Short exercise
Quote only the part that opens with the line containing "const unit = new THREE.Group();" and closes with the line containing "cad_parts[node].hide_render = cad_parts[node].hide_viewport". Keep both of those lines.

▼▼▼

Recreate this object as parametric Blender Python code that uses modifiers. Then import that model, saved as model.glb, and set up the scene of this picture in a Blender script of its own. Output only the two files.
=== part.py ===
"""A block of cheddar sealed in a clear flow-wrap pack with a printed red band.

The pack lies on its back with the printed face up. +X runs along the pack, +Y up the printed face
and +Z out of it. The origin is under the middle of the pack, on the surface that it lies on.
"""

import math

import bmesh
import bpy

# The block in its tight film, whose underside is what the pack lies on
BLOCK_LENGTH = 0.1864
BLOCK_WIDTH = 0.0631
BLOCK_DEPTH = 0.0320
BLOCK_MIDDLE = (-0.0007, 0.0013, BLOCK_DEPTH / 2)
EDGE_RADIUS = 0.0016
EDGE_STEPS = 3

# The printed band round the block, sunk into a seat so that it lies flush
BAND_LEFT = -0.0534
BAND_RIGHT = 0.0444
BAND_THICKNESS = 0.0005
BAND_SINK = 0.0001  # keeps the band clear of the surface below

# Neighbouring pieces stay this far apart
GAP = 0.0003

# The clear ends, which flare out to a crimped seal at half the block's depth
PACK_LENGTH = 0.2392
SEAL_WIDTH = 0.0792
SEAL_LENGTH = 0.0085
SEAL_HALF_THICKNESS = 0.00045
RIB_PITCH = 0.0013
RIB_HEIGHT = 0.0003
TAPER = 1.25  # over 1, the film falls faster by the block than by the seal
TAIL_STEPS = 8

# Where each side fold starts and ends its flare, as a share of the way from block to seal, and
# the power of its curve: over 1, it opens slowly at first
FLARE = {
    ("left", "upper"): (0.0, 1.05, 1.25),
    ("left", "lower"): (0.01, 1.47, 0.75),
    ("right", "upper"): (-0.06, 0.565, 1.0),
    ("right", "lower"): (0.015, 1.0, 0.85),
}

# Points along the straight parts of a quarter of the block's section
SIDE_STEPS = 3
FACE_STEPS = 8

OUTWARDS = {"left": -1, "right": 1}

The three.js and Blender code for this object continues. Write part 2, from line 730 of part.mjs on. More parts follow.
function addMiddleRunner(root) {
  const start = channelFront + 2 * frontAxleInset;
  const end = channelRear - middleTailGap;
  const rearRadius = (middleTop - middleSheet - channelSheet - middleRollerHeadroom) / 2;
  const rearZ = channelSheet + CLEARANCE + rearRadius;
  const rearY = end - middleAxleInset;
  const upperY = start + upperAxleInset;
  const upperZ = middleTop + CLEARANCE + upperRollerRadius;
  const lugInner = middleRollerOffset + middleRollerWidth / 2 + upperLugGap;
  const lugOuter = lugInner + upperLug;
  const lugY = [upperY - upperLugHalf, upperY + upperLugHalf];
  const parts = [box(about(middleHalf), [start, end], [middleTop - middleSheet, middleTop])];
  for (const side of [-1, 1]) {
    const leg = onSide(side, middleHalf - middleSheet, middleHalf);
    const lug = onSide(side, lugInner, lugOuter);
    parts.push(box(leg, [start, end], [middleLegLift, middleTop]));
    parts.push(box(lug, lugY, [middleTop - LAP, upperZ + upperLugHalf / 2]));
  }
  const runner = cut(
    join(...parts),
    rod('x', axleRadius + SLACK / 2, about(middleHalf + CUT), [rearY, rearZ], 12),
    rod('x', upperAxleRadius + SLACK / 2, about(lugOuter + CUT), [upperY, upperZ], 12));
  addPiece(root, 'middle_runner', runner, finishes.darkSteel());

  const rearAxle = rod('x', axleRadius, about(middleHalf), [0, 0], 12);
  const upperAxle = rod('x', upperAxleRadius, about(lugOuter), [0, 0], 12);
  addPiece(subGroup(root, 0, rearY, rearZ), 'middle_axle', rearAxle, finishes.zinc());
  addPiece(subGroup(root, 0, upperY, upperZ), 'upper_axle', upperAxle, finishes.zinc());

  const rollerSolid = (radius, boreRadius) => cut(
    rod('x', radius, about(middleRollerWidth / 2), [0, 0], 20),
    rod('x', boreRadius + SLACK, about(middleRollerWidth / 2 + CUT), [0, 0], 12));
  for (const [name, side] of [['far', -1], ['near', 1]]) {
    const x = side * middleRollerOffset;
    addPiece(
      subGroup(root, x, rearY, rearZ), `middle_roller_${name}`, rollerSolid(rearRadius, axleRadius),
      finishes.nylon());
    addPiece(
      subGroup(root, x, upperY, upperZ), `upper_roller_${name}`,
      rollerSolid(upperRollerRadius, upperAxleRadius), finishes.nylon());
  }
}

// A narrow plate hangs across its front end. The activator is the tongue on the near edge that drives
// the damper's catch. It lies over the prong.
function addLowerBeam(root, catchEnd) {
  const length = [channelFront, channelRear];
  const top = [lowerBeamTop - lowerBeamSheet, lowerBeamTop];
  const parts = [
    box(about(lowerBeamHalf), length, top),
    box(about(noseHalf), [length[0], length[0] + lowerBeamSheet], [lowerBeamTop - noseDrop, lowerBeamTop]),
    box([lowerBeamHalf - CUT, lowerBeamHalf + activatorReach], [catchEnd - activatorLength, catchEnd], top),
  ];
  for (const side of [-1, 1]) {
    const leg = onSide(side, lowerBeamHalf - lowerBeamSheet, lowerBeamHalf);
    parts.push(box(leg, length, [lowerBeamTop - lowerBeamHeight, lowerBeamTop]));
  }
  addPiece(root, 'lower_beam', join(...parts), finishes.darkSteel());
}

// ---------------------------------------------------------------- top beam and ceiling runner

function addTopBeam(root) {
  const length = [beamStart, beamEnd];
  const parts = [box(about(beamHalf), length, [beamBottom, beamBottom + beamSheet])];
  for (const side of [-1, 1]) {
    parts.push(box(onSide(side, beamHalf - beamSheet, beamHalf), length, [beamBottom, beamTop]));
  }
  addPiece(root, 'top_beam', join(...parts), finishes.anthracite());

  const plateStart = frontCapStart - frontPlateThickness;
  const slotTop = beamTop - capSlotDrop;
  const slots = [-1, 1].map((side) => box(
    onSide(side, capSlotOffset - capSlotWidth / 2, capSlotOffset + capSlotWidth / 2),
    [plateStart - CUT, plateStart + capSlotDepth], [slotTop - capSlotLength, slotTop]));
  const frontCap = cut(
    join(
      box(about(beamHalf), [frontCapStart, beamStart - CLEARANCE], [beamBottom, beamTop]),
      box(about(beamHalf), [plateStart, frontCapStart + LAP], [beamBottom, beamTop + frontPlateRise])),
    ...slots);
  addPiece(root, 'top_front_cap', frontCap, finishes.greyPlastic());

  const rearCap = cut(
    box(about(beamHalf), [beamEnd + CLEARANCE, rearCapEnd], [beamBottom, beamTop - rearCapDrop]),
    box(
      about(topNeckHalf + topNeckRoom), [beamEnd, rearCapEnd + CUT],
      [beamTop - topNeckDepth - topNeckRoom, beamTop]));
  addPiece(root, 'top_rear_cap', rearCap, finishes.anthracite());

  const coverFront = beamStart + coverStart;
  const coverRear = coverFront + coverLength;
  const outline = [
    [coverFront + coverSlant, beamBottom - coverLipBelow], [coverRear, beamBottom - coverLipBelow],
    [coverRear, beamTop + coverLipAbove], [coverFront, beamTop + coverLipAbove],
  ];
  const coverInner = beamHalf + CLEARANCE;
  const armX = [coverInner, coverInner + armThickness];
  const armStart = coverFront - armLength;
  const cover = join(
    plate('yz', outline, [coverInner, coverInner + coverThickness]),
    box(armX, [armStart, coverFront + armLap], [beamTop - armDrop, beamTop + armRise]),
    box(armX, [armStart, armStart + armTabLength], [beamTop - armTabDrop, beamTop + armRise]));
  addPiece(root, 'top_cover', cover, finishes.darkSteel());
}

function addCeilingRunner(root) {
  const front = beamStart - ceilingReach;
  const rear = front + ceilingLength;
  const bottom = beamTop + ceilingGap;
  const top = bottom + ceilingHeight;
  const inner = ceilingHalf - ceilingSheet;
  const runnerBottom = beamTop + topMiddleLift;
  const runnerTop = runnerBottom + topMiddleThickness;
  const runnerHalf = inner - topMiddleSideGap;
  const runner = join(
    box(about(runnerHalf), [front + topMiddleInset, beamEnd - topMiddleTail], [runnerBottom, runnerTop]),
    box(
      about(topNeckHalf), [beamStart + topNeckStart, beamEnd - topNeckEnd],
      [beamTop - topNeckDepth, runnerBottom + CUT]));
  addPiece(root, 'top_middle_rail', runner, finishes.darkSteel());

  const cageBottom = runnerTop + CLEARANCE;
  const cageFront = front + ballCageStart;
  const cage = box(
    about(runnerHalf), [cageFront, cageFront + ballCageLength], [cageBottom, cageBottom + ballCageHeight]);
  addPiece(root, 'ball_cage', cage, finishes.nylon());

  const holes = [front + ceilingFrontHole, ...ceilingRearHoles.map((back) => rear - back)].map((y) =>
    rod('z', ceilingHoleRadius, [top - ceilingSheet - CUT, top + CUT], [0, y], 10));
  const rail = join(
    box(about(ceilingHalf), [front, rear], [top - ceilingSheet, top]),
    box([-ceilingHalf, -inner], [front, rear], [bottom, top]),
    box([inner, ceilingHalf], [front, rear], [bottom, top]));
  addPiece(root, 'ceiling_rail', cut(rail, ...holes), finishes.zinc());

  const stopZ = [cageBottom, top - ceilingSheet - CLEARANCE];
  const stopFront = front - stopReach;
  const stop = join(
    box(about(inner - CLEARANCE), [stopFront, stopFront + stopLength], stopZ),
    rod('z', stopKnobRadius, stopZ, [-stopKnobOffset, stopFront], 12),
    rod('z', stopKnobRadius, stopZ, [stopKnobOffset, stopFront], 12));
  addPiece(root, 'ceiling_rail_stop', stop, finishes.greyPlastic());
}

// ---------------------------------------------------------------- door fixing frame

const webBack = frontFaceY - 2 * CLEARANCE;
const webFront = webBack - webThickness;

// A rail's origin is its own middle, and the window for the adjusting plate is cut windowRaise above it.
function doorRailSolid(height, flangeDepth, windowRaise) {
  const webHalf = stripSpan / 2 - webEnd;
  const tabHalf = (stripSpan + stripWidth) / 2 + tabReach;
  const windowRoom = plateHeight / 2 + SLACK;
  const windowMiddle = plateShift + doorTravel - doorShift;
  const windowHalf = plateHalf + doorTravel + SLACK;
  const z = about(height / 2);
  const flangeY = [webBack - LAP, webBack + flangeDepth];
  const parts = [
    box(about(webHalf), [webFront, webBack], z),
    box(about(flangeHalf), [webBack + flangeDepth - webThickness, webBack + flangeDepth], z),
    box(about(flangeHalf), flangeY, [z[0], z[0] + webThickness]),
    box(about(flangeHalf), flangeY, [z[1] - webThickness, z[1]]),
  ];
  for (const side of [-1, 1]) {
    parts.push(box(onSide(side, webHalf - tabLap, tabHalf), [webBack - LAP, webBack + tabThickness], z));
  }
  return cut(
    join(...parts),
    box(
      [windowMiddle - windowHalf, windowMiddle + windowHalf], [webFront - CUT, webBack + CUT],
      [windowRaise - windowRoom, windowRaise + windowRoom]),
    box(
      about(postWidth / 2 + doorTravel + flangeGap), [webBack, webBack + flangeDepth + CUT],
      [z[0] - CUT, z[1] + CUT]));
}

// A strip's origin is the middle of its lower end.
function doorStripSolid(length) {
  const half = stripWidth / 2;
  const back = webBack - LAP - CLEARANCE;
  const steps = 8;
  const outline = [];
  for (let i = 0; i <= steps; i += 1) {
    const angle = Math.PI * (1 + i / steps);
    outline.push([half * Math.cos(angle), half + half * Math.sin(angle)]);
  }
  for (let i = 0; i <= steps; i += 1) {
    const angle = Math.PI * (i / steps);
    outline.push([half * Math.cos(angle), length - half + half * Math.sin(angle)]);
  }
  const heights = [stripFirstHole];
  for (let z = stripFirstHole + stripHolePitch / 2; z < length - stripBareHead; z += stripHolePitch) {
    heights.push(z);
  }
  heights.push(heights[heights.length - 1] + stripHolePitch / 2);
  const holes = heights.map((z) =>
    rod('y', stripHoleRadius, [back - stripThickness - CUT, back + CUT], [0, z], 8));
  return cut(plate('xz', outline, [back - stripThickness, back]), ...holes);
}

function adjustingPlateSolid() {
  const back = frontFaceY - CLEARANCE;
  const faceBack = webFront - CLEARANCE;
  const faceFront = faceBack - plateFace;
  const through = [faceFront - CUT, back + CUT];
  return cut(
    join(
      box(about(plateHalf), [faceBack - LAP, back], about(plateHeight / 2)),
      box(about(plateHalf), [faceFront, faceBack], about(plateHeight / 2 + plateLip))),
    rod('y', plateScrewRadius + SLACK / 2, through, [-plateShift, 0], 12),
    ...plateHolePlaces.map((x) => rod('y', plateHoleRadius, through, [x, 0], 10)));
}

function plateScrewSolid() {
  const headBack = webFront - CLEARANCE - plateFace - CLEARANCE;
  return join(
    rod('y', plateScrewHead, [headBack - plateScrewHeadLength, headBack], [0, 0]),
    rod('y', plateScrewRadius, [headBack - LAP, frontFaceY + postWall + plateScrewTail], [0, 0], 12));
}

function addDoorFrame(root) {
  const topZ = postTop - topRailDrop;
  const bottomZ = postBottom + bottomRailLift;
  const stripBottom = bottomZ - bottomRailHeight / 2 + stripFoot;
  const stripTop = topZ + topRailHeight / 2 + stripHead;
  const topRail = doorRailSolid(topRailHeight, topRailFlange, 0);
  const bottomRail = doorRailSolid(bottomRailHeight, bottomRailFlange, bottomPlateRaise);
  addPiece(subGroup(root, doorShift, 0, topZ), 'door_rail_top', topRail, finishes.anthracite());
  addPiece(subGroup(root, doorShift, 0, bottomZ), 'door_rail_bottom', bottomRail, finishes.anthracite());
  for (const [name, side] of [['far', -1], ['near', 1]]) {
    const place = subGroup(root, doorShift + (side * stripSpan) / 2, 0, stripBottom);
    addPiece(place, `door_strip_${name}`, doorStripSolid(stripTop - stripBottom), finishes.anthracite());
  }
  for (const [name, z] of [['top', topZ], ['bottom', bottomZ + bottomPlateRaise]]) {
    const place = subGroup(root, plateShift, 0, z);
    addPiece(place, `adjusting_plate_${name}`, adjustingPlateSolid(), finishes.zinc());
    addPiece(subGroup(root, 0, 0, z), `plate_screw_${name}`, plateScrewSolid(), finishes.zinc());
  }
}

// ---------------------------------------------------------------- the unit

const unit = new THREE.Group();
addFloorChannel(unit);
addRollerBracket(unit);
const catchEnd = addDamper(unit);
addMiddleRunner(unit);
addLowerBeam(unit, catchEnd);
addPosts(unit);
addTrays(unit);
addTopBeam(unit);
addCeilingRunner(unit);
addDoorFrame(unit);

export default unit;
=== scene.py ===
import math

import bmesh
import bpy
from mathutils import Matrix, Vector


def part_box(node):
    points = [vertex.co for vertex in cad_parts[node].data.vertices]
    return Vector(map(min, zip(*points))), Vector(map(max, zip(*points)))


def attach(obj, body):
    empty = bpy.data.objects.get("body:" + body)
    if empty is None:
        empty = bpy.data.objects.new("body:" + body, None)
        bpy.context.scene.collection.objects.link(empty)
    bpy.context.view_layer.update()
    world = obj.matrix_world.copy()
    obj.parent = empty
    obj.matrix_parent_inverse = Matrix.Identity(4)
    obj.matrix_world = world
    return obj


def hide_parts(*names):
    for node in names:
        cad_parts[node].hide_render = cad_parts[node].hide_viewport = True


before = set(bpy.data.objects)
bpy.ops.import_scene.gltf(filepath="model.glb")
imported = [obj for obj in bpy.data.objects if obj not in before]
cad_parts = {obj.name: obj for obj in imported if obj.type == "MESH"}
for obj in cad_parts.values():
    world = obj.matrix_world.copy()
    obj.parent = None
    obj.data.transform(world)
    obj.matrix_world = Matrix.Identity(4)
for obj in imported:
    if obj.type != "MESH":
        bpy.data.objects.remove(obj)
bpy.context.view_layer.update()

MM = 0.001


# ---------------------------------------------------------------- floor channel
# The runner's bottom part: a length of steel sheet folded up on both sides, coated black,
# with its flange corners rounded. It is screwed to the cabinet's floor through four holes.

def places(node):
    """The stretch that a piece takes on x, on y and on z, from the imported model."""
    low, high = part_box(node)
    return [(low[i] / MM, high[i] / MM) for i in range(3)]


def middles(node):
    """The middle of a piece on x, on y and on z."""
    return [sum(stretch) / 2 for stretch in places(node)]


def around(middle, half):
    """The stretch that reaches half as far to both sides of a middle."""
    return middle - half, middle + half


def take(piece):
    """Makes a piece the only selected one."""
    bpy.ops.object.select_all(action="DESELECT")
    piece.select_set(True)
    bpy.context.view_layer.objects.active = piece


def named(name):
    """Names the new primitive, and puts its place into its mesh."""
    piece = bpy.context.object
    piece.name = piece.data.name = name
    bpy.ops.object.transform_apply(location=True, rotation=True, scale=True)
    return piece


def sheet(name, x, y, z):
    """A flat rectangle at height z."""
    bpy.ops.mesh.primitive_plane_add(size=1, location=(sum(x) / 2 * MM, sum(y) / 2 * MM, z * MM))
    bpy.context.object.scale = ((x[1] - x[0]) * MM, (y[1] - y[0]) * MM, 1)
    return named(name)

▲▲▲

Final answer
const unit = new THREE.Group();
addFloorChannel(unit);
addRollerBracket(unit);
const catchEnd = addDamper(unit);
addMiddleRunner(unit);
addLowerBeam(unit, catchEnd);
addPosts(unit);
addTrays(unit);
addTopBeam(unit);
addCeilingRunner(unit);
addDoorFrame(unit);

export default unit;
=== scene.py ===
import math

import bmesh
import bpy
from mathutils import Matrix, Vector


def part_box(node):
    points = [vertex.co for vertex in cad_parts[node].data.vertices]
    return Vector(map(min, zip(*points))), Vector(map(max, zip(*points)))


def attach(obj, body):
    empty = bpy.data.objects.get("body:" + body)
    if empty is None:
        empty = bpy.data.objects.new("body:" + body, None)
        bpy.context.scene.collection.objects.link(empty)
    bpy.context.view_layer.update()
    world = obj.matrix_world.copy()
    obj.parent = empty
    obj.matrix_parent_inverse = Matrix.Identity(4)
    obj.matrix_world = world
    return obj


def hide_parts(*names):
    for node in names:
        cad_parts[node].hide_render = cad_parts[node].hide_viewport = True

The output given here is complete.